Dat du mien Peerchen büst,
dat du wohl weest,
slag op e5
slag op d7
dat geiht gut meest.

Und so ging es auch heute gut, zwei Mehrbauern nach gegnerischem Taktiküberseher wurden durchs Spiel gezogen. Vielleicht wäre es schneller gegangen, aber der Hoppmeister entschied sich konsequent gegen Varianten mit Asymmetrien, wofür ich sogar ein gewisses Verständnis aufbringen konnte, gab sogar einen Bauern zurück, aber dann fiel schwarz komplett um. 2:1 für die Diagonale. Auch Esmat sang inzwischen sehr süddänisch

Kein besser Zug in dieser Zeit,
Txf3 und weiß steht breit,
das kost‘ ne Qualle,
doch weiß ist alle
und spürt nur Leid.

denn der Angriff gegen den kurzrochierten König gab zunächst einen weiteren Bauern, dann eine weitere Figur auf das kapitalistisch gezählte Materialkonto. Das war zwar asymmetrisch, aber wohl nicht ganz schlecht. Matthias nutzte die Gelegenheit, da sich sein Gegner ob meines Gesangs versehentlich nicht nur die Ohren, sondern auch die Augen zuhielt, positionierte auf dem Brett geschickt um, und nichts war mehr zu holen, 3:1 für die Wiener Sängerknaben. Die hohen Noten nicht ganz so gut trafen nun Christoph und Thomine, aber ganz schief war es auch nicht, somit zwei miese Rehe und der neue Stand von 4:2. Wobei Esmat nun ihre Zwei-Figuren-und-Bauern-gegen-Turm-Partie mindestens remisieren sollte, denn Martin stand zwar materiell ausgeglichen, aber mit sehr schlechtem Läufer gegen sehr guten Springer, und als Florian dann mit einem Räumungsopfer den Königseinbruch erwzingen konnte, war Schluss mit lustig und es stand 4:3. Und auch Gerrit musste irgendwann einsehen, dass er diese Partie nicht mehr würde gewinnen können, und Esmat ergriff die ausgestreckte Hand zum ersten Saisonsieg der Diagonale.
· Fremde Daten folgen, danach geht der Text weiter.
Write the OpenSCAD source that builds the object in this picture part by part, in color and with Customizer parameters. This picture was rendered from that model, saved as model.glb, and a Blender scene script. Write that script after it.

Bei der Nachspeisung im Dubrovnik (die Frage, ob sich das nun „Dubrownigg“, „Dubroffnikk“ oder „Krk“ ausspricht, muss mangels Vereinskroaten vorerst offen bleiben) wurde darob bilanziert, dass das (1) ein schöner Sieg war, der (2) natürlich nach Zahlen etwas zu knapp ausfiel, wobei es (3) nicht so knapp war, wie es den Anschein hatte, weil zum Beispiel (4) Esmat ihre Stellung durchaus auch auf Sieg statt Remis hätte spielen können oder (5) Christian mal die Stellung verstehen und gewinnen kann. Letzteres scheint mir zwar aus der Welt der Fabeln zu stammen, aber letztlich springt das gute Pferd eben nur so hoch wie es muss, und ein anderer Christian (Zickelbein) nannte 4½ mal das „Diagonale-Standardergebnis“. Und so ist unser Plan jetzt, noch sieben Male standard zu spielen und dann zu sehen, ob es zum Klassenerhalt reicht.